WHAT IS EXPECTED —
Pick out each line containing the string "this" and copy it.

☆ ☆ ☆ ☆

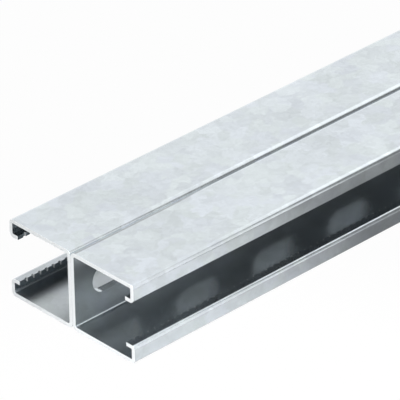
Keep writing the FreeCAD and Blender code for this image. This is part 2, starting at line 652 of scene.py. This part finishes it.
def rolled_channel(name, side, tree, zinc, sawn):
    """One channel on the +Y side (side 1) or the -Y side (side -1), as a plain mesh."""
    piece = bpy.data.objects.new(name, section_drawing(name + "_section"))
    bpy.context.scene.collection.objects.link(piece)
    rolling = piece.modifiers.new("rolling", "NODES")
    rolling.node_group = tree
    values = {
        "Side": float(side),
        "Rail Length": RAIL_LENGTH,
        "Rail Height": RAIL_HEIGHT,
        "Bend Steps": BEND_STEPS,
        "Slot Length": SLOT_LENGTH,
        "Slot Height": SLOT_HEIGHT,
        "Slot End Steps": SLOT_END_STEPS,
        "Slot Pitch": SLOT_PITCH,
        "First Slot": FIRST_SLOT,
        "Slot Count": SLOT_COUNT,
        "Notch Edge": CHANNEL_DEPTH - RETURN_DEPTH,
        "Notch Depth": NOTCH_DEPTH,
        "Notch Mouth Width": NOTCH_MOUTH_WIDTH,
        "Notch Floor Width": NOTCH_FLOOR_WIDTH,
        "Notch Pitch": NOTCH_PITCH,
        "First Notch": FIRST_NOTCH,
        "Notch Count": NOTCH_COUNT,
        "Cutter Margin": CUTTER_MARGIN,
        "Cutter Reach": CUTTER_REACH,
        "Zinc": zinc,
        "Sawn Steel": sawn,
    }
    identifiers = {
        item.name: item.identifier
        for item in tree.interface.items_tree
        if item.item_type == "SOCKET" and item.in_out == "INPUT"
    }
    for title, value in values.items():
        rolling[identifiers[title]] = value
    bevel = piece.modifiers.new("edge_rounding", "BEVEL")
    bevel.width = EDGE_ROUNDING
    bevel.segments = EDGE_ROUNDING_STEPS
    bevel.limit_method = "ANGLE"
    bevel.angle_limit = EDGE_ANGLE
    weighted = piece.modifiers.new("flat_shading_of_flats", "WEIGHTED_NORMAL")
    weighted.weight = FLAT_FACE_WEIGHT
    weighted.keep_sharp = True
    depsgraph = bpy.context.evaluated_depsgraph_get()
    mesh = bpy.data.meshes.new_from_object(
        piece.evaluated_get(depsgraph), preserve_all_data_layers=True, depsgraph=depsgraph
    )
    piece.modifiers.clear()
    piece.data = mesh
    mesh.name = name
    return piece


# Camera, floor and light


def photograph_camera():
    """The fitted camera: its view axis, roll, distance and focal length."""
    back = Vector(
        (
            math.sin(CAMERA_AZIMUTH) * math.cos(CAMERA_ELEVATION),
            -math.cos(CAMERA_AZIMUTH) * math.cos(CAMERA_ELEVATION),
            math.sin(CAMERA_ELEVATION),
        )
    )
    level_right = Vector((0.0, 0.0, 1.0)).cross(back).normalized()
    level_up = back.cross(level_right)
    right = level_right * math.cos(CAMERA_ROLL) + level_up * math.sin(CAMERA_ROLL)
    up = level_up * math.cos(CAMERA_ROLL) - level_right * math.sin(CAMERA_ROLL)
    end_centre = Vector((LOW.x, 0.0, RAIL_HEIGHT / 2))
    across, down = END_CENTRE_PIXEL
    per_pixel = CAMERA_DISTANCE / FOCAL_PIXELS
    place = end_centre + back * CAMERA_DISTANCE
    place -= right * (across - FRAME_PIXELS / 2) * per_pixel
    place += up * (down - FRAME_PIXELS / 2) * per_pixel
    lens = bpy.data.cameras.new("photograph_camera")
    lens.sensor_width = SENSOR_WIDTH
    lens.lens = FOCAL_PIXELS / FRAME_PIXELS * SENSOR_WIDTH
    lens.clip_start, lens.clip_end = CAMERA_CLIP
    camera = bpy.data.objects.new("photograph_camera", lens)
    turn = Matrix((right, up, back)).transposed().to_4x4()
    camera.matrix_world = Matrix.Translation(place) @ turn
    bpy.context.scene.collection.objects.link(camera)
    bpy.context.scene.camera = camera


def floor_white_to_metal(graph):
    """How white the metal sees the floor: painted light makes it most white behind the rail and
    less under it, and it is least white in front.
    """
    where = graph.separate(graph.node("ShaderNodeTexCoord").other("Object"))
    behind = graph.eased(where.other("Y"), *BEHIND_RAIL)
    from_end = RAIL_LENGTH / 2 - abs(where)
    from_side = CHANNEL_DEPTH - LIP_BEND_OUTER_RADIUS - abs(where.other("Y"))
    within_ends = graph.eased(from_end, *UNDER_RAIL_FROM_END)
    within_sides = graph.eased(from_side, *UNDER_RAIL_FROM_SIDE)
    return (
        FLOOR_WHITE_TO_METAL
        + BACK_FLOOR_PAINTED_LIGHT * behind
        + UNDER_RAIL_PAINTED_LIGHT * (within_ends * within_sides)
    )


def studio_floor():
    """A pale floor that keeps the rail's shadow and can be seen through from below."""
    material, graph = new_material("pale_floor")
    seen = graph.node("ShaderNodeLightPath")
    share = (
        seen.other("Is Camera Ray") * FLOOR_WHITE_TO_CAMERA
        + seen.other("Is Glossy Ray") * floor_white_to_metal(graph)
        + seen.other("Is Transmission Ray") * FLOOR_WHITE_TO_CAMERA
    )
    lit = graph.node("ShaderNodeBsdfDiffuse", None, {"Color": FLOOR_COLOUR})
    bright = graph.node("ShaderNodeEmission", None, {"Color": WHITE, "Strength": 1.0})
    above = graph.node("ShaderNodeMixShader", None, {0: share, 1: lit, 2: bright})
    clear = graph.node("ShaderNodeBsdfTransparent")
    below = graph.node("ShaderNodeNewGeometry").other("Backfacing")
    both = graph.node("ShaderNodeMixShader", None, {0: below, 1: above, 2: clear})
    graph.node("ShaderNodeOutputMaterial", None, {"Surface": both})
    mesh = bpy.data.meshes.new("studio_floor")
    reach = FLOOR_REACH
    corners = [(-reach, -reach), (reach, -reach), (reach, reach), (-reach, reach)]
    mesh.from_pydata([(x, y, FLOOR_LEVEL) for x, y in corners], [], [(0, 1, 2, 3)])
    mesh.materials.append(material)
    floor = bpy.data.objects.new("studio_floor", mesh)
    bpy.context.scene.collection.objects.link(floor)


def studio_light():
    """A pale room that is brighter overhead and behind the rail, and dim along its front."""
    world = bpy.data.worlds.new("studio")
    bpy.context.scene.world = world
    world.use_nodes = True
    graph = Graph(world.node_tree)
    seen = graph.node("ShaderNodeLightPath")
    direction = graph.separate(graph.node("ShaderNodeTexCoord").other("Generated"))
    height = direction.other("Z")
    front = (
        FRONT_STRIP
        + (FRONT_GAP - FRONT_STRIP) * graph.eased(height, *STRIP_TO_GAP)
        + (OVERHEAD - FRONT_GAP) * graph.eased(height, *GAP_TO_OVERHEAD)
    )
    back = BACK_LOW + (BACK_LEVEL - BACK_LOW) * graph.eased(height, *LOW_TO_LEVEL)
    level = front + (back - front) * graph.eased(direction.other("Y"), *FRONT_TO_BACK)
    share = (
        seen.other("Is Camera Ray")
        + seen.other("Is Transmission Ray")
        + seen.other("Is Glossy Ray") * ROOM_WHITE_TO_METAL
    )
    room = graph.node("ShaderNodeBackground", None, {"Color": graph.grey(level), "Strength": 1.0})
    white = graph.node("ShaderNodeBackground", None, {"Color": WHITE, "Strength": 1.0})
    both = graph.node("ShaderNodeMixShader", None, {0: share, 1: room, 2: white})
    graph.node("ShaderNodeOutputWorld", None, {"Surface": both})


def place_lamp(name, lamp, place, aim, mirrored=True):
    """Puts a lamp here, faced to its aim, unseen by the camera and mirrored in metal or not."""
    holder = bpy.data.objects.new(name, lamp)
    holder.location = place
    holder.rotation_euler = (Vector(aim) - Vector(place)).to_track_quat("-Z", "Y").to_euler()
    holder.visible_camera = False
    holder.visible_glossy = mirrored
    bpy.context.scene.collection.objects.link(holder)


def spot(name, place, aim, cone, blend, radius, watts):
    """A soft spot lamp with a cone this wide."""
    lamp = bpy.data.lights.new(name, "SPOT")
    lamp.spot_size = cone
    lamp.spot_blend = blend
    lamp.shadow_soft_size = radius
    lamp.energy = watts
    place_lamp(name, lamp, place, aim)


def light_panel(name, place, aim, width, height, brightness, mirrored=True):
    """A flat panel this bright, where 1 is white."""
    lamp = bpy.data.lights.new(name, "AREA")
    lamp.shape = "RECTANGLE"
    lamp.size = width
    lamp.size_y = height
    lamp.energy = brightness * math.pi * width * height
    place_lamp(name, lamp, place, aim, mirrored)


photograph_camera()
studio_floor()
studio_light()
spot(
    "near_end_spot",
    place=(-0.22, -0.68, 1.05),
    aim=(-0.166, -0.135, 0.0),
    cone=math.radians(15),
    blend=0.3,
    radius=0.04,
    watts=172.0,
)
light_panel(
    "front_left_panel",
    place=(-0.135, -0.30, 0.22),
    aim=(-0.135, 0.0, 0.22),
    width=0.63,
    height=0.44,
    brightness=0.88,
)
light_panel(
    "far_overhead_panel",
    place=(0.735, 0.10, 0.60),
    aim=(0.735, 0.10, 0.0),
    width=0.72,
    height=0.68,
    brightness=0.50,
)
light_panel(
    "near_end_panel",
    place=(-0.70, 0.10, 0.30),
    aim=(-0.15, 0.0, 0.02),
    width=0.90,
    height=0.60,
    brightness=0.95,
    mirrored=False,
)

zinc_finish = galvanised_steel()
sawn_finish = sawn_steel()
rolling = rolling_tree()
for channel_name, channel_side, cad_node in (
    ("left_channel_formed", 1, "channel_left"),
    ("right_channel_formed", -1, "channel_right"),
):
    channel = rolled_channel(channel_name, channel_side, rolling, zinc_finish, sawn_finish)
    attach(channel, "root")
    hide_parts(cad_node)

bpy.context.scene.view_settings.view_transform = "Standard"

☆ ☆ ☆ ☆

FINAL ANSWER —
Keep writing the FreeCAD and Blender code for this image. This is part 2, starting at line 652 of scene.py. This part finishes it.
    """A soft spot lamp with a cone this wide."""
    """A flat panel this bright, where 1 is white."""